Theater News

Monkeys and Panthers and Bears…Oh My!

Caitlin Wheeler talks Jungle Book with JAMES BYRNE, the director of the Wheelock Family Theatre’s latest.

James Byrne
James Byrne

Lights. Sets. Costumes. The energy backstage is palpable as cast members put on their makeup, pin up their hair, and pull on their wigs. The stage crew is checking the props, setting the scenery, and putting their headsets in place. Excited patrons are hurriedly finding their seats and mingling with friends in the crowded auditorium. It is a typical night at The Wheelock Family Theatre in Boston.

Founded in 1981 by Susan Kosoff, Jane Staab, Andrea Genser and Tony Hancock, the Wheelock Family Theatre is now in it’s 19th season. On the heels of a tremendously successful run of Anne of Green Gables this winter, WFT is busy preparing for its spring production of The Jungle Book, which will play from April 7 through May 7.

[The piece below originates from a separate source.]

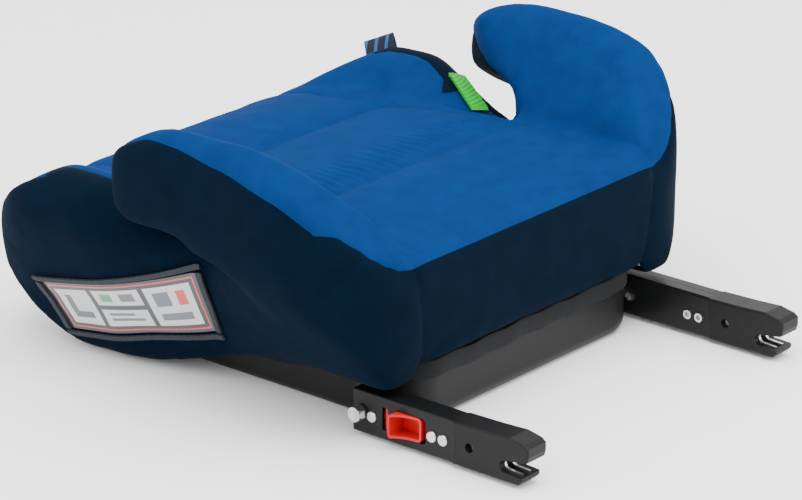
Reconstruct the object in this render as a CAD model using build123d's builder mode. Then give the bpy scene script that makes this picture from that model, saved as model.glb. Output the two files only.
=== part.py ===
from build123d import *
import os

# Backless booster seat with two rigid lower-anchorage arms. Millimetres.
# +Z is up, the front of the seat faces -Y and +X is the child's left.
# The origin is on the floor, in the middle of the outline in X and Y.

# Seat
half_length = 230.0
panel_split = 126.0          # half width of the middle of the cover, between the side panels
panel_gap = 0.3
cover_thickness = 4.0
pad_thickness = 12.0
pad_clearance = 1.0
rear_top = (121.7, 118.0)
rear_bottom = (116.5, 47.0)
hem_bottom_z = 34.0
hem_thickness = 2.2

# Base shell
base_half_width = 125.0
base_front_y = -165.0
base_rear_y = 112.0
base_height = 60.0
base_wall = 3.0
base_floor = 6.0
base_corner_radius = 28.0
base_bottom_radius = 10.0
rib_x = 80.0
rib_y = 60.0
rib_height = 53.0

# Anchorage arms
arm_x = 140.0                # the arms stand 280 mm apart
arm_half_width = 8.8
arm_height = 30.0
arm_bottom_z = 3.0
arm_middle_z = arm_bottom_z + arm_height / 2
sheet_thickness = 2.0
seam_gap = 0.15
hole_y = 182.0               # cross-hole in the cap
hole_z = arm_bottom_z + 15.1
hole_radius = 3.25
cap_half_width = 10.0
cap_front_y = hole_y - 14.7
outer_front_y = hole_y - 99.0
inner_front_y = hole_y - 103.0
front_chamfer = 7.0

# Pivot of the arms: one threaded rod right across the base
pivot_y = hole_y - 92.2
pivot_z = arm_middle_z
axle_radius = 3.0
axle_half_length = 158.5
running_clearance = 0.05
side_play = 0.1
tube_radius = 6.0
bush_radius = 5.2
sleeve_radius = 5.0
washer_radius = 5.2
washer_thickness = 1.6
nut_flats = 10.0
nut_height = 6.0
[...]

“It’s going to be a really exciting show with lots of action and color,” says director James Byrne. “There’s always something going on.” Byrne is working with a cast of seven professional actors and 38 children, playing a variety of human and animal roles. “Kipling’s book is really more from the animal point of view than the Disney point of view, which tries to humanize the animals,” remarks the elfin director, who thinks the actors will find it both challenging and fun to create the various animals with their bodies and voices.

Byrne, who has previously directed five shows at the Wheelock Family Theatre, got his start in acting at The Harwich Junior Theatre on Cape Cod when he was nine years old. Including Wheelock, he is now regularly involved with six theaters, from Boston to New Orleans. He acts, directs, designs and even runs his own theater–The Dollhouse Theatre in Boston’s South End–with Ryan Landry.

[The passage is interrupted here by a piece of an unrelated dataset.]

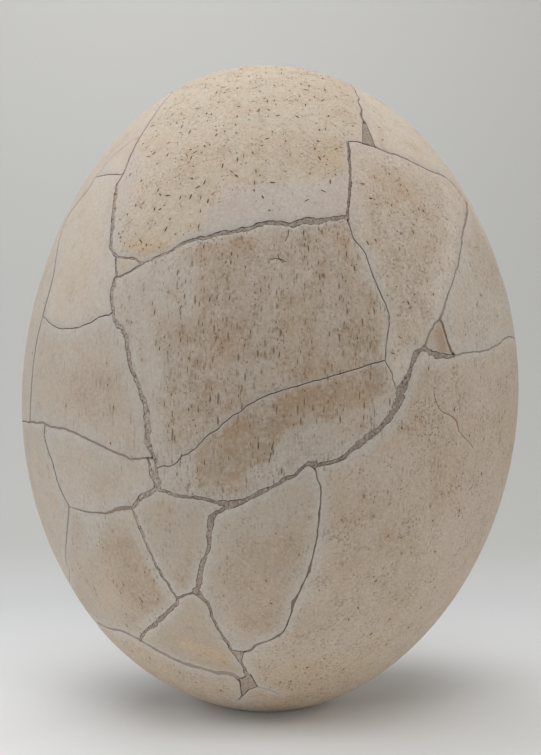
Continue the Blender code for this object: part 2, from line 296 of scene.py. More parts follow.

In addition to directing The Jungle Book, he also designed the set. “I always design the sets for the shows I direct. I can’t conceive of having the set designed for me,” Bynre admits. “To me, it’s so much a part of how the show’s going to move, how it’s going to look. As soon as I get a show, I start to visualize it…and then I’ve created the whole set in my mind.”

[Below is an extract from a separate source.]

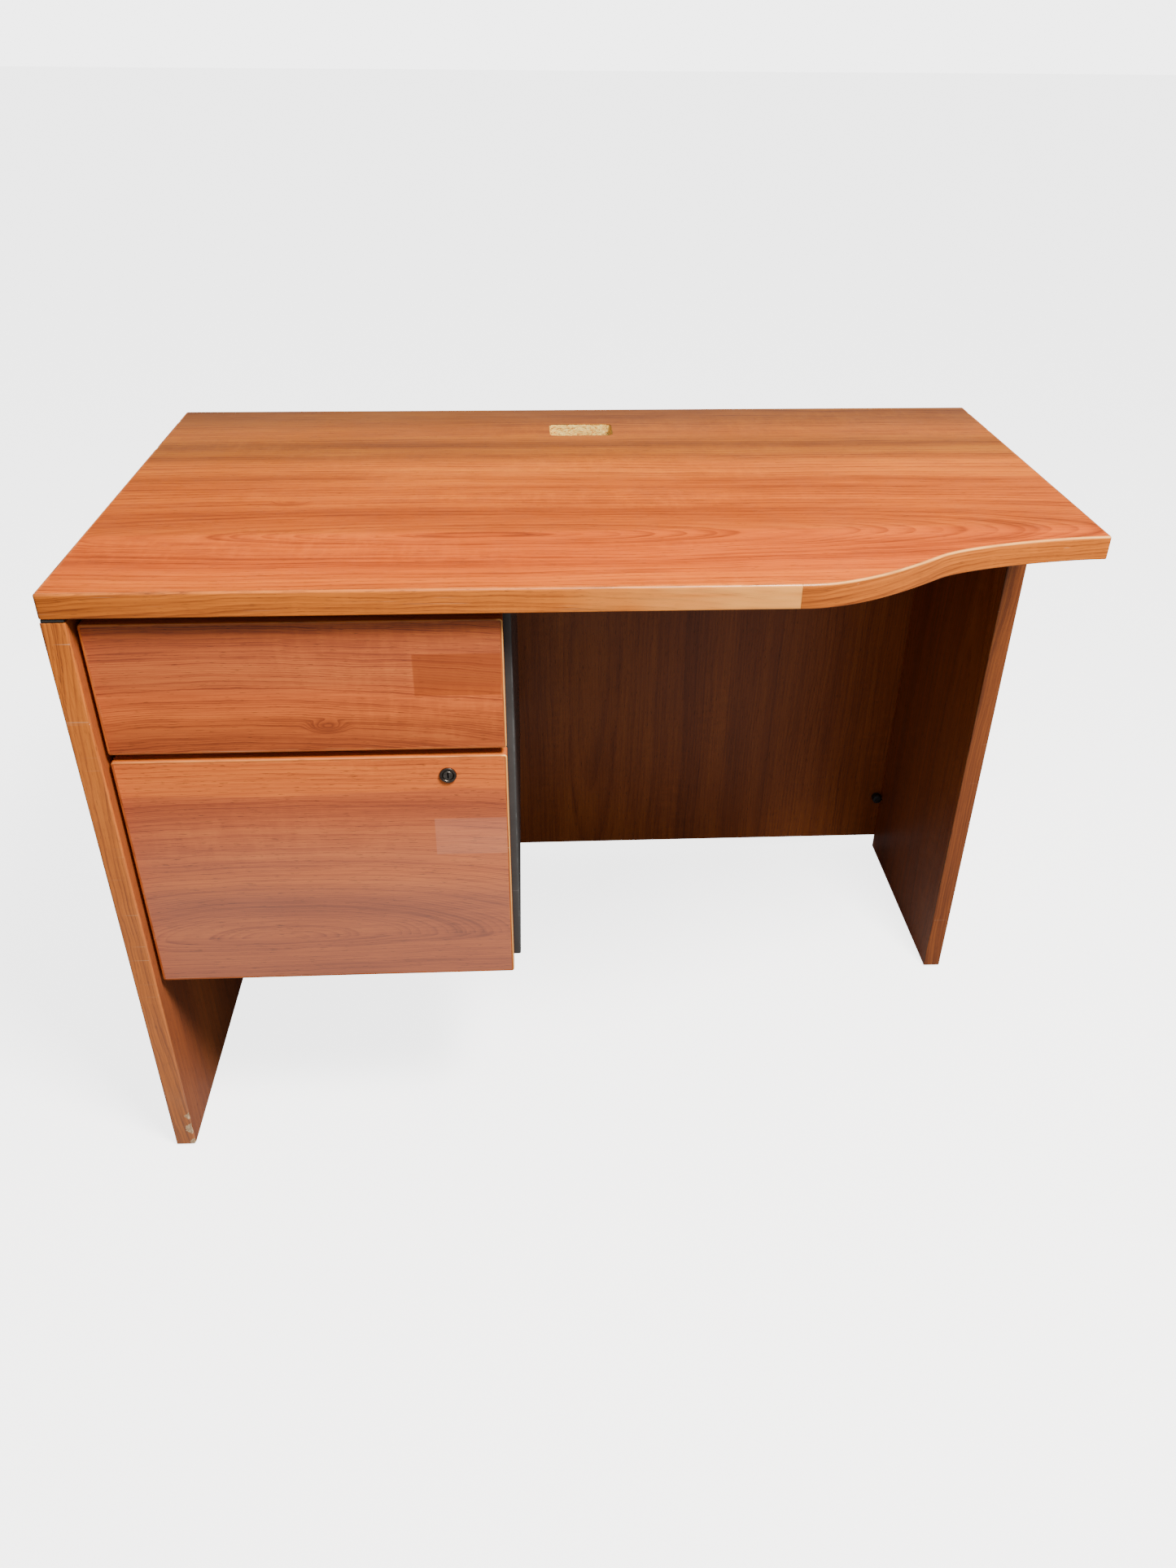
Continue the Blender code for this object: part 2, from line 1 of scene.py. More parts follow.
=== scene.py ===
# %% [markdown]
# # A teacher desk, piece by piece
# The desk is a laminated worktop with an S-shaped front edge, two end panels, a modesty panel and a hung
# steel pedestal with a box drawer and a locking file drawer.
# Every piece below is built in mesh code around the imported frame, so its size and place are the frame's own.
# Lengths are metres, the front faces -Y and the floor is at zero height.

import json
import math

import bmesh
import bpy
from mathutils import Matrix, Vector, noise
from mathutils.geometry import interpolate_bezier, tessellate_polygon

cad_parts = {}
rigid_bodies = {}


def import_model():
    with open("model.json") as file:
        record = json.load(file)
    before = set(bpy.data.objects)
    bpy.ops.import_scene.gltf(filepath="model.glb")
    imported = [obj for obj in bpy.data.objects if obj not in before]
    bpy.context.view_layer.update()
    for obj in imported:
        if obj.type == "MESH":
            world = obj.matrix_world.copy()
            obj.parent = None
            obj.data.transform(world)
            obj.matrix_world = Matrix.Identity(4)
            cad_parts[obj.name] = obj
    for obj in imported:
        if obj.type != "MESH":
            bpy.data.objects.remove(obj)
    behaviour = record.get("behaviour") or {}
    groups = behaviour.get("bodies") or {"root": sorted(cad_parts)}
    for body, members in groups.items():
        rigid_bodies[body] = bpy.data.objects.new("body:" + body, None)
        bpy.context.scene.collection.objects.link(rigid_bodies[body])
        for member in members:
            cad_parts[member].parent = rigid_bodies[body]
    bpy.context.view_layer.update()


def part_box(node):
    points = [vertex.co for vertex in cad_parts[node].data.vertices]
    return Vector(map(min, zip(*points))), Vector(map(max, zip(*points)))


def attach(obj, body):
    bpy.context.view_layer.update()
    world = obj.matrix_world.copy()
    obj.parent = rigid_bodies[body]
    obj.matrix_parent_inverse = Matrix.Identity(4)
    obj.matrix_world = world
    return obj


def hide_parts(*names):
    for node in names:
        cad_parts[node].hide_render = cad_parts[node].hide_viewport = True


for startup_object in list(bpy.data.objects):
    bpy.data.objects.remove(startup_object)
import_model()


def placed(name, data):
    """An object in the scene for a mesh, a curve, a lamp or a camera."""
    made = bpy.data.objects.new(name, data)
    bpy.context.scene.collection.objects.link(made)
    return made


# %% [markdown]
# ## Camera, floor and light
# The desk is seen from a standing height, looking down a little to the left of its middle. A wide lens
# gives the strong perspective of a close view.
# The light is one large soft lamp in front, high and to the right, as open daylight falls on a desk
# that stands outdoors, with a pale surround that fills the shadows.

# %% Camera
CAMERA_PLACE = (-0.0758, -1.3407, 1.1954)
CAMERA_DOWN, CAMERA_TURN, CAMERA_ROLL = 32.70, -3.155, 0.522
LENS, SENSOR_WIDTH = 27.209, 36.0
NEAREST_SEEN = 0.01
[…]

Onstage, the action in The Jungle Book switches back and forth between the tropical splendor of the jungle and an English schoolroom, where Rudyard Kipling, an Indian boy made to feel like an outsider by his fellow students, is writing the story. It is through his own trials that Kipling creates the character of Mowgli, an outcast himself as the only man cub among wolves.

Kipling learns to transcend his difficulties by creating such characters as Bagheera and Baloo, a panther and a bear who befriend and protect Mowgli along with his adoptive family of wolves. Kipling cleverly uses his tormentors at school as the inspiration for the characters of Shere Kahn, the terrible, hungry tiger and his mischievous sidekick Tabaqui, the jackal. Byrne uses the children in the cast to play the monkeys, wolf cubs and other animals in the jungle.

So, what does a director look for in a child actor? “Creativity is the first thing,” according to Byrne. “Then energy and an ability to focus. If a kid makes me laugh, that’s always a good thing.” But aren’t there limitations to working on a children’s show? Yes and no, according to Byrne. “[Young actors] are generally inexperienced, so you can really only get to a certain level with them. But I often get to work with the same kids over and over, so I can go through the process with them,” Byrne explains. “I always try to mix the cast as much as possible. I think that to show a real community on stage requires diversity. I try to form a cast of people that you’d see in an ideal society.”

Non-traditional casting has been a priority at WFT since its inception. In fact, Wheelock is being honored this year by Actor’s Equity Association as the recipient of the Rosetta LeNoire Award in recognition of its lifelong commitment to non-traditional casting. The Theatre’s casting policy made it possible for an Asian actress to play the title role in the musical Cinderella, welcomed an African-American woman starring as Maria in The Sound of Music, and allowed for a Hispanic Peter Pan.

The Wheelock Family Theatre is the only professional theater of its kind in New England. Its mission is to make theater accessible to everybody, regardless of age, race, economic background, and physical limitations. To help achieve this goal, WFT’s plays are interpreted in American Sign Language for the deaf, and audio described for the blind. Some performances have even been translated for deaf/blind patrons by offering personal interpreters specially trained to deal one-on-one with them.

Staab, the Theatre’s artistic director, believes, “Theater can be a vital force in all people’s lives. If we wish to include all segments of our community in our audiences, it is imperative that they see people on stage with whom they can identify. We really strive to do shows whose messages are uplifting, challenging and thought provoking.”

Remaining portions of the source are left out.